そこに水を付け加えると対立するものが互いに相手に勝とうと争う関係となり、その場の氣が非常に悪くなると考えられているので鬼門・裏鬼門の位置に水回りは良くないとされています。
鬼門封じ
鬼門・裏鬼門に玄関や水回りがある場合は、風水や家相では良くないと言われていますが、どうしても敷地形状や暮らし方などでどうしても避けれない時があったり、既に鬼門・裏鬼門に玄関や水回りがある建物もあります。
しかし鬼門封じの方法を知っておけば誰でも鬼門を封じ、大凶を吉~大吉に変えることが出来るとされています。
家相を見る各種流派によって鬼門封じの方法は異なり、色んな方法が扱われていますが、多い鬼門封じは北東の土の氣を高めて陰の氣を沈めると言う考え方です。

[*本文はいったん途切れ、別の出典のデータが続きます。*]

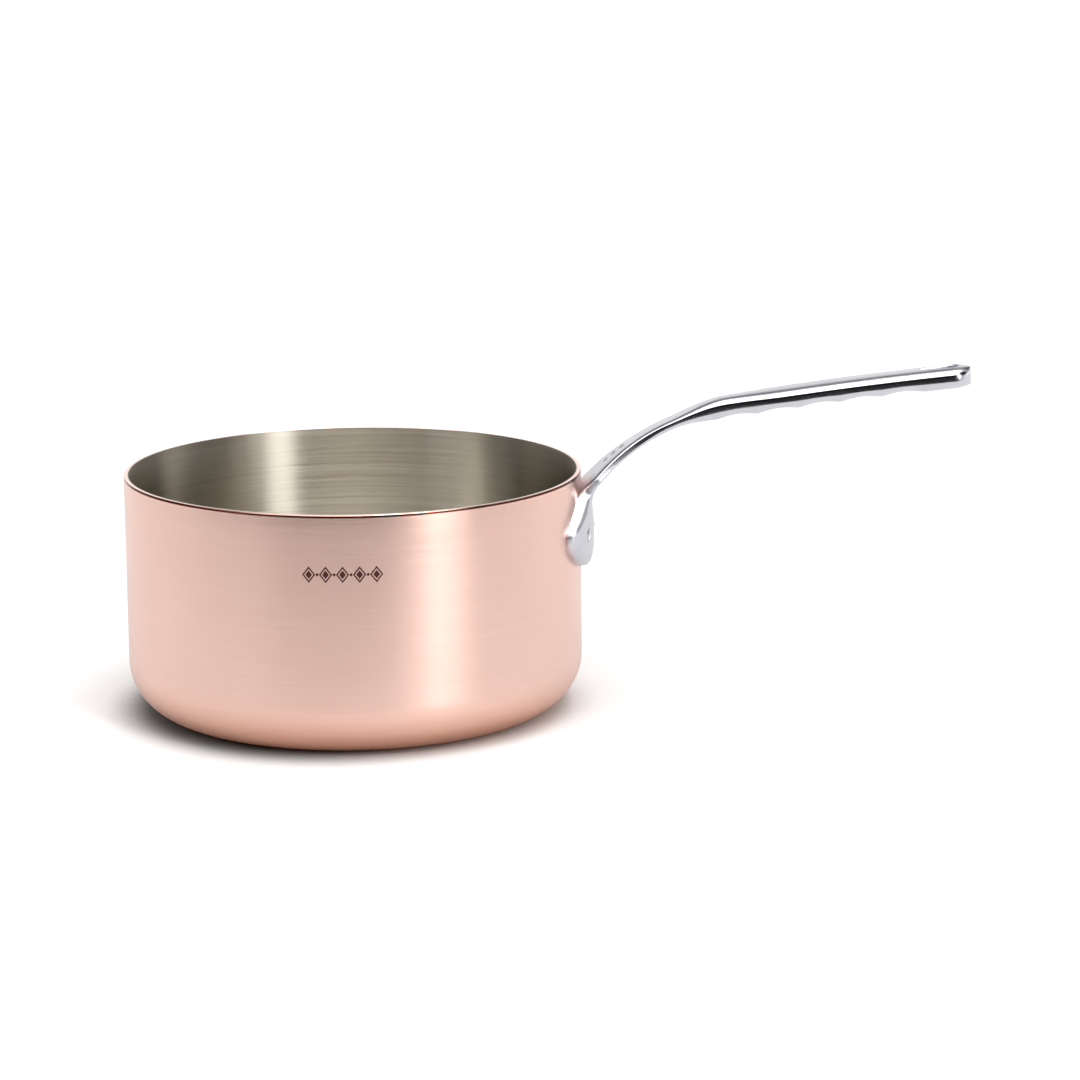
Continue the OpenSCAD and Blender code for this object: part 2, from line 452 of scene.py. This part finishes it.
def slot_outline(grow, count=40):
    """Teardrop with its point towards the pan, made larger by grow all round."""
    r = SLOT_R + grow
    reach_to = SLOT_POINT + grow * SLOT_POINT / SLOT_R
    touch = math.acos(min(r / reach_to, 1))
    start = math.pi - touch
    outline = [(r * math.cos(a), r * math.sin(a)) for a in
               [-start + 2 * start * i / count for i in range(count + 1)]]
    tip = 0.5 * MM + grow
    far = (-reach_to + tip / math.sin(math.pi / 2 - touch), 0)
    return outline + [(far[0] + tip * math.cos(a), tip * math.sin(a))
                      for a in [start + 2 * touch * i / 8 for i in range(9)]]


def tool_from_rings(name, rings):
    """Closes a stack of equal rings into a solid tool."""
    n = len(rings[0])
    tool_faces = [tuple(range(n))[::-1], tuple(range((len(rings) - 1) * n, len(rings) * n))]
    for i in range(len(rings) - 1):
        for k in range(n):
            m = (k + 1) % n
            tool_faces.append((i * n + k, i * n + m, (i + 1) * n + m, (i + 1) * n + k))
    return mesh_object(name, [p for ring in rings for p in ring], tool_faces)


def slot_tool():
    half = GRIP_T / 2
    levels = [(-half - 2 * MM, SLOT_EDGE + 4 * MM)]
    for i in range(7):
        a = math.radians(90 * (1 - i / 6))
        levels.append((-half + SLOT_EDGE - SLOT_EDGE * math.sin(a), SLOT_EDGE * (1 - math.cos(a))))
    levels += [(-h, grow) for h, grow in reversed(levels)]
    h = math.radians(grip_heading(slot_x))
    rings = []
    for height, grow in levels:
        rings.append([(slot_x + x * math.cos(h) - height * math.sin(h), y,
                       slot_z + x * math.sin(h) + height * math.cos(h)) for x, y in slot_outline(grow)])
    return tool_from_rings("slot_tool", rings)


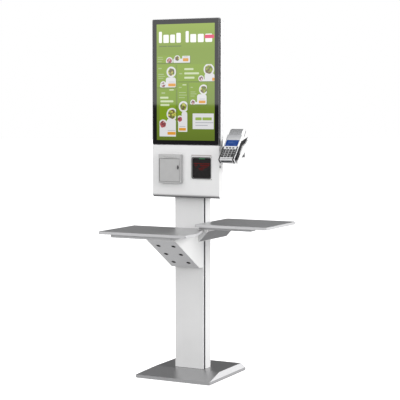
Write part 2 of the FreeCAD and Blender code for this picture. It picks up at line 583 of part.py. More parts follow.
# ---------------------------------------------------------------- side lock
node("side_lock_barrel", cut(
    fuse(rod("X", 178, "lock_deep", "lock_high", "barrel_radius", f"{WIDE} - 177"),
         rod("X", f"{WIDE} + 0.3", "lock_deep", "lock_high", "barrel_radius + 1.5", 1.4)),
    rod("X", 170, "lock_deep", "lock_high", "plug_radius + pin_play", 40)))
node("side_lock_plug", cut(
    fuse(rod("X", 174, "lock_deep", "lock_high", "plug_radius", f"{WIDE} - 171.8"),
         box(171, 174.5, "lock_deep - 4", "lock_deep + 4", "lock_high - 24", "lock_high + 4")),
    box(f"{WIDE} - 4", f"{WIDE} + 5", "lock_deep - 0.6", "lock_deep + 0.6", "lock_high - 2.8",
        "lock_high + 2.8")))

# ---------------------------------------------------------------- power inlet
inlet = fuse(box(-14, 14, "column_back - 26", "column_back + 0.5", 98, 122),
             slab(-18, 18, "column_back + 0.3", "column_back + 3", 94, 126, "y", 3))
node("power_inlet", fuse(
    cut(inlet, slab(-11, 11, "column_back - 15", "column_back + 4", 102, 118, "y", 2)),
    *[box(x - 1, x + 1, "column_back - 16", "column_back - 5", z - 2, z + 2)
      for x, z in ((-7, 108), (0, 112), (7, 108))]))

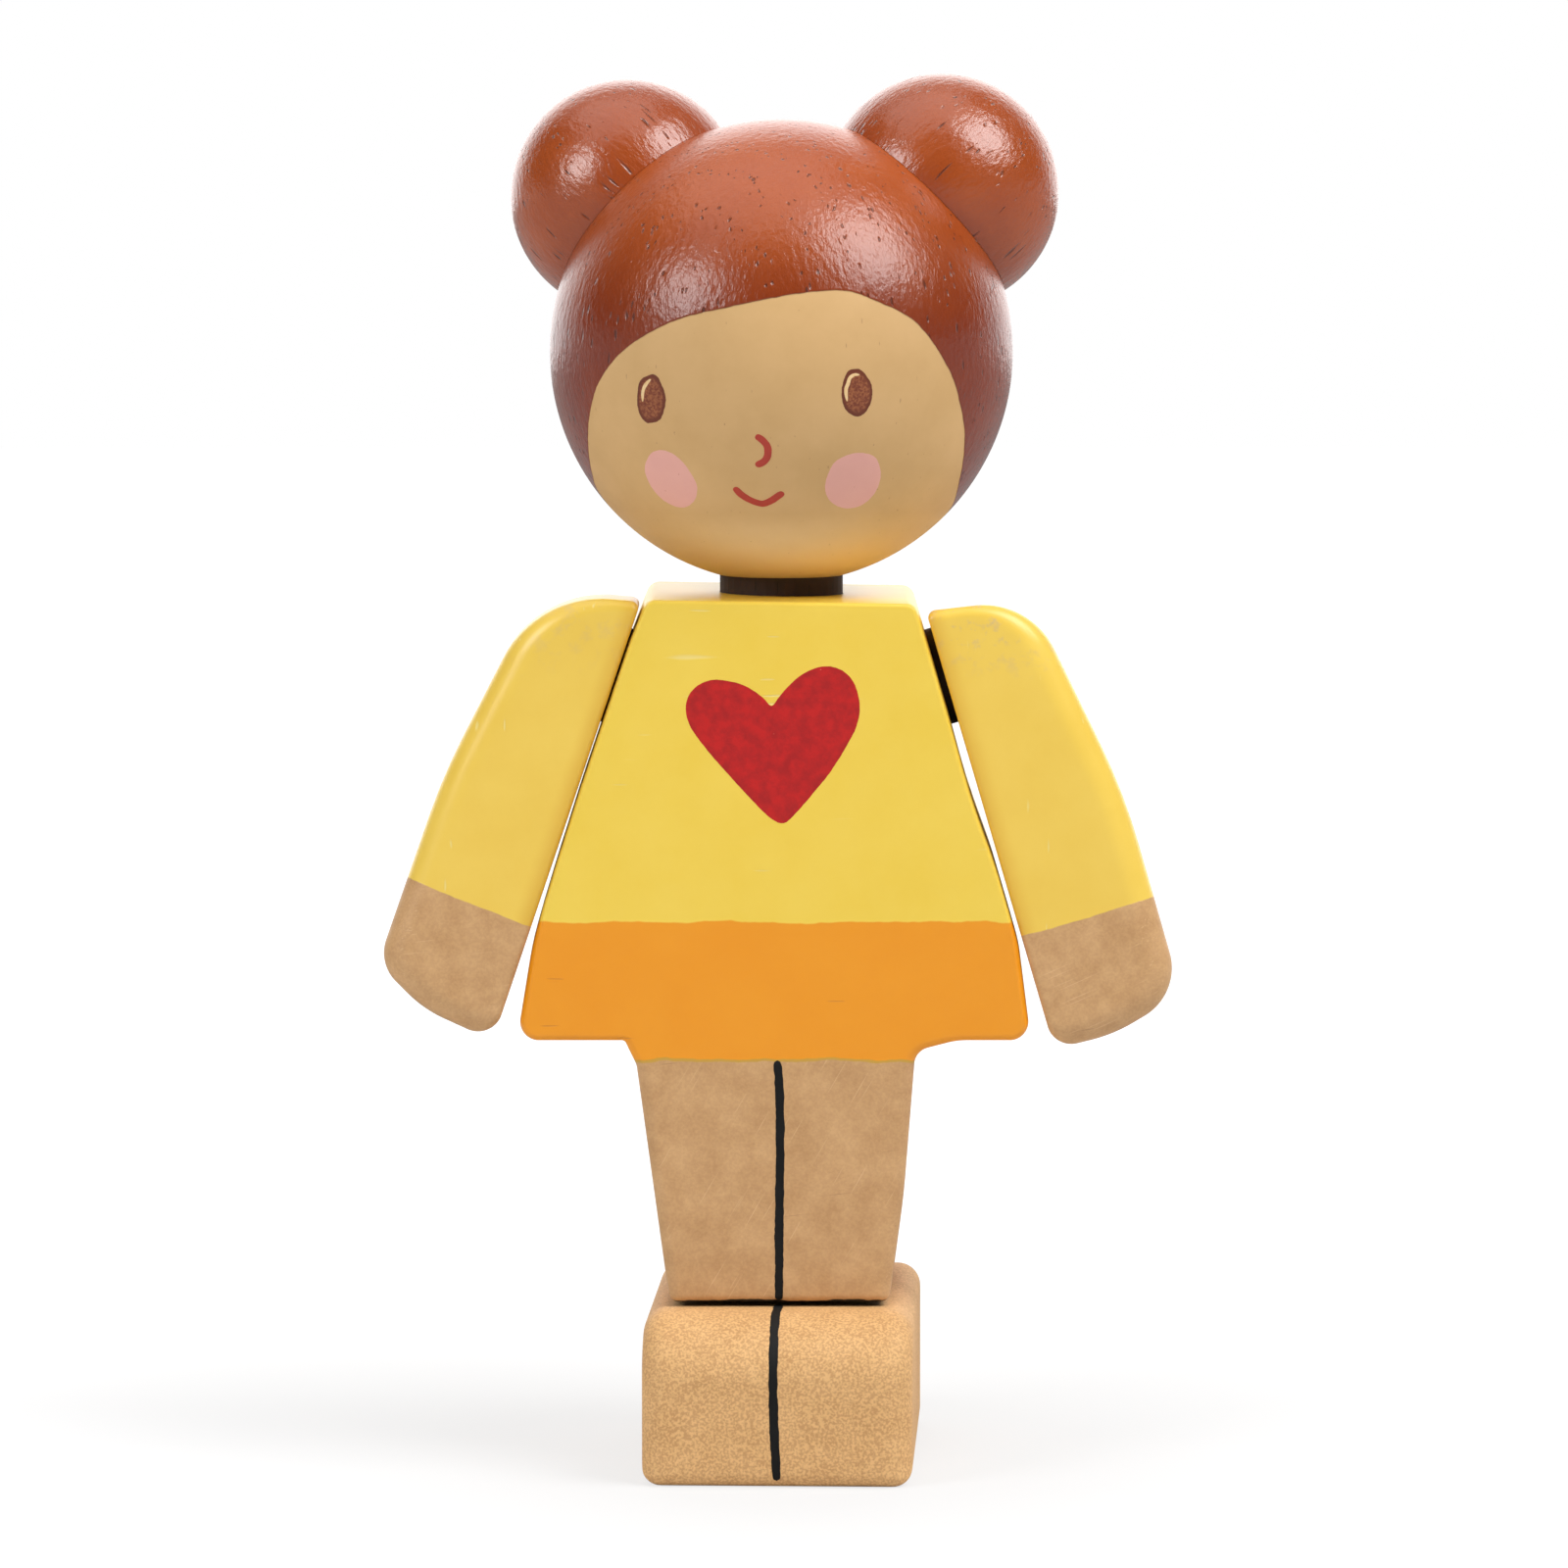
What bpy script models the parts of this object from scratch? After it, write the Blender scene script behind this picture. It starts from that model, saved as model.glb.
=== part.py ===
"""Wooden toy figure with turning head and swinging arms.

A turned ball head with two hair buns sits on a neck dowel in a profile-cut board that is
dress and legs in one. Two shaped arms turn on pegs square to the slanted sides of the dress.
A foot block with a rounded toe is dowelled under the legs.

Front faces -Y, the doll's left is +X, up is +Z. The origin is on the floor under the neck.
Sizes are in millimetres and angles in degrees. Blender gets metres.
"""

import math

import bmesh
import bpy
from mathutils import Matrix, Vector

MM = 0.001

# Fits between pieces
SEAT_GAP = 0.3            # between two glued or resting faces
DOWEL_FIT = 0.05          # radial room of a dowel in its bore
BORE_END_ROOM = 0.3       # a bore is this much deeper than the dowel in it
DOWEL_CHAMFER = 0.4

# Heights
FOOT_HEIGHT = 10.85
BOARD_LENGTH = 45.15      # from the leg end to the top of the dress
LEG_LENGTH = 16.9         # from the leg end to the hem
NECK_CLEARANCE = 0.5      # lowest point of the head above the dress

# Dress and leg board
BOARD_THICKNESS = 20.0
BOARD_EASING = 1.0        # rounding of the front and back rims
LEG_END_EASING = 0.5
DRESS_CORNER_RADIUS = 0.9
HEM_CORNER_RADIUS = 1.15
HEM_REACH_RIGHT = 16.95   # from the neck axis out to the hem's corner
HEM_REACH_LEFT = 16.0
LEG_END_RADIUS = 0.6
LEG_END_REACH_RIGHT = 7.2
LEG_END_REACH_LEFT = 6.95

# The doll's right leg leaves the hem at a crisp corner and a short chamfer
RIGHT_NOTCH_REACH = 10.05
RIGHT_NOTCH_RADIUS = 0.3
RIGHT_CHAMFER_DROP = 1.55
RIGHT_LEG_TOP_REACH = 9.3
RIGHT_LEG_TOP_RADIUS = 1.5

# The doll's left leg leaves the hem in a wide sanded hollow
LEFT_HOLLOW_REACH = 11.3
LEFT_HOLLOW_RADIUS = 5.0
LEFT_HOLLOW_DROP = 0.7
LEFT_LEG_TOP_REACH = 8.6
LEFT_LEG_TOP_RADIUS = 1.2
LEFT_LEG_BEND_HEIGHT = 6.9
LEFT_LEG_BEND_REACH = 7.87
LEFT_LEG_BEND_RADIUS = 40.0

# Slanted sides of the dress: where the arm's plane meets the top, and its slant
TOP_REACH_RIGHT = 8.7
TOP_REACH_LEFT = 8.74
RIGHT_SLANT_ANGLE = 18.7
LEFT_SLANT_ANGLE = 16.4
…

しかし風水を深く学んでいくと北東の土の氣を高めていくと良い氣は高まりますが、悪い氣も一緒に高まるとされています。
大凶がより大凶になり大厄になってしまいます。
鬼門の注意点として、動かさない・触らない・何もしないの三原則を守ることとも言われています。

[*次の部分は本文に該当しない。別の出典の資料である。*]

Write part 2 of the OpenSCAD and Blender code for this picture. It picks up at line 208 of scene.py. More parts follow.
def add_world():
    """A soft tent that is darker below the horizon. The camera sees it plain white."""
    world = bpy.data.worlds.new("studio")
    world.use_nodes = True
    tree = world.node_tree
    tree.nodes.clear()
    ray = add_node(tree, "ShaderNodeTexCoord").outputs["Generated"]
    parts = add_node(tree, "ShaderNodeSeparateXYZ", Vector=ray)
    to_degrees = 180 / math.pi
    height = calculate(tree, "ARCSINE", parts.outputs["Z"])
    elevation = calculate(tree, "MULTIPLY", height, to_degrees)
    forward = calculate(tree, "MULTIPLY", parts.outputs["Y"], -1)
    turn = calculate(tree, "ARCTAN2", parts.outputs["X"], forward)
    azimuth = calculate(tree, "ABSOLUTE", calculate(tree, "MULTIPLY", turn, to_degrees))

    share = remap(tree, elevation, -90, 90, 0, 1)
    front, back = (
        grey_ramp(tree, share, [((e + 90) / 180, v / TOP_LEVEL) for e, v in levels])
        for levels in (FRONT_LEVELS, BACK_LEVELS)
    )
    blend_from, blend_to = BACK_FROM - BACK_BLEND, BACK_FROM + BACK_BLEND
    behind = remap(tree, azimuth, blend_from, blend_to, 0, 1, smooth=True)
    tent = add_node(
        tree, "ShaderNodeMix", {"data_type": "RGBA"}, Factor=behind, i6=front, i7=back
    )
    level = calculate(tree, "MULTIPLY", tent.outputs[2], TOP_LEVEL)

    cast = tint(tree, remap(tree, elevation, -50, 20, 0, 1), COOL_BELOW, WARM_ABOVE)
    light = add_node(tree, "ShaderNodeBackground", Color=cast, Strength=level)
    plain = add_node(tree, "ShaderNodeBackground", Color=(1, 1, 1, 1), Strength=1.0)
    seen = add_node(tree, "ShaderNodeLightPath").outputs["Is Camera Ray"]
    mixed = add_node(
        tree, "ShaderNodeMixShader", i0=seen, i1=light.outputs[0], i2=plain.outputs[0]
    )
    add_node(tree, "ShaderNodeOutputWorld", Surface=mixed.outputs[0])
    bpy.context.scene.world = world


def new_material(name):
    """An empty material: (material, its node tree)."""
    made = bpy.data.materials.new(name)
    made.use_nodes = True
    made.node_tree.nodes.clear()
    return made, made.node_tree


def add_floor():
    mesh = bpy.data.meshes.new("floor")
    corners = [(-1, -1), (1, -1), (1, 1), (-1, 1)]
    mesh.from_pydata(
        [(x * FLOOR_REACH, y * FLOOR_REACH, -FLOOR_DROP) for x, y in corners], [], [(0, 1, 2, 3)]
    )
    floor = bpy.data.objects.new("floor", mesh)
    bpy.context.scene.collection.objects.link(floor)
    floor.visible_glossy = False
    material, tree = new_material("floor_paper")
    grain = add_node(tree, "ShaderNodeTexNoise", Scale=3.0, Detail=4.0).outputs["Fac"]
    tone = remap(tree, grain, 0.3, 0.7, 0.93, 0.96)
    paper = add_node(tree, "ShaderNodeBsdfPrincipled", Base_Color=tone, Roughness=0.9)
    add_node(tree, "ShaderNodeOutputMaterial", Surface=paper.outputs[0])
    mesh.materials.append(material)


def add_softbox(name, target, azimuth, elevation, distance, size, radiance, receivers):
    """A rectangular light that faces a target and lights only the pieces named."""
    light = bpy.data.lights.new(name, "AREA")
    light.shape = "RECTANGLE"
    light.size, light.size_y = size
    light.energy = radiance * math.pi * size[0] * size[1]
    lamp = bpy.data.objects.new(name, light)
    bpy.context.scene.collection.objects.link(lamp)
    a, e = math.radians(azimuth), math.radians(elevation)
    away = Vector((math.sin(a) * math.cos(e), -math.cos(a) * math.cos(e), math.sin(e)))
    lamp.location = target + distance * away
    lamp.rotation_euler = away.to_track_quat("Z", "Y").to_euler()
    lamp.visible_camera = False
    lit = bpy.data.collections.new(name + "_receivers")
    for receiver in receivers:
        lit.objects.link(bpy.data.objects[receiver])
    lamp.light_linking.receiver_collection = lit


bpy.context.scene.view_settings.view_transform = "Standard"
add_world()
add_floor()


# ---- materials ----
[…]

無数の悪霊、怨霊の出入り口に変な事をしないに越したことはありません。
しかし何もしない大凶のままでいるのも運気が変わらないため、鬼門封じしたくなります。
徳川家康も江戸から北東に日光を設けました。
私の住む香川県でも四国最北端の庵治町に城の鬼門の守り神のお寺があります。
お寺を建てるとなれば現実の住宅では難しいですが、できそうな鬼門封じとして、昔からよく鬼門と裏鬼門に厄よけを置くのが一般的です。
「難を転ずる」意味を持つナンテンや、
鬼がトゲを嫌がるヒイラギを植えたり、
角を四角く囲って「清浄」の象徴とされる玉砂利を敷いたりします。
京都の堀川、寺町、丸太町、五条の各通りに囲まれた区域で、約1100の鬼門封じを見つかり、ナンテン派が約460軒、玉砂利派が320軒、ヒイラギ派が90軒見つかっています。建物の鬼門・裏鬼門の方位に厄よけを置くことが難しい場合もあると思います。

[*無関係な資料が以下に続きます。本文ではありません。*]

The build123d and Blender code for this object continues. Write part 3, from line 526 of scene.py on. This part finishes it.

お手軽な鬼門封じで代表的なのは、清潔を心がける、明るくする、盛り塩の三つです。
何をおいても「清潔」が風水の基本と言われています。
玄関のたたきには外でつけてきた厄が落ちている可能性があるので、ほうきで掃いた後キレイに水拭きし、 玄関マットは、風水において悪い気を家の中に入れないフィルターの役目があるので、定期的に洗っておきます。
また風水では明るい場所にはいい気が入りやすいとされています。そのため、玄関の照明はつけっぱなしにしておくのが風水ではよいとされています。 その照明の色も自然光や太陽の光と近い昼光色が良いとされています。
そして盛り塩は効果的に使えば良い魔をとどめることが出来ますが、間違って使うと悪い魔をとどめてしまうと言う事になってしまうので、鬼門や裏鬼門に玄関がある場合は玄関先に盛り塩をしてしまうと、どんどん悪い魔がたまりにたまって大変な状態になってしまいますが、鬼門や裏鬼門に水回りがある場合は、部屋の入口、水回りの付近に盛り塩をすると鬼門封じになるとされています。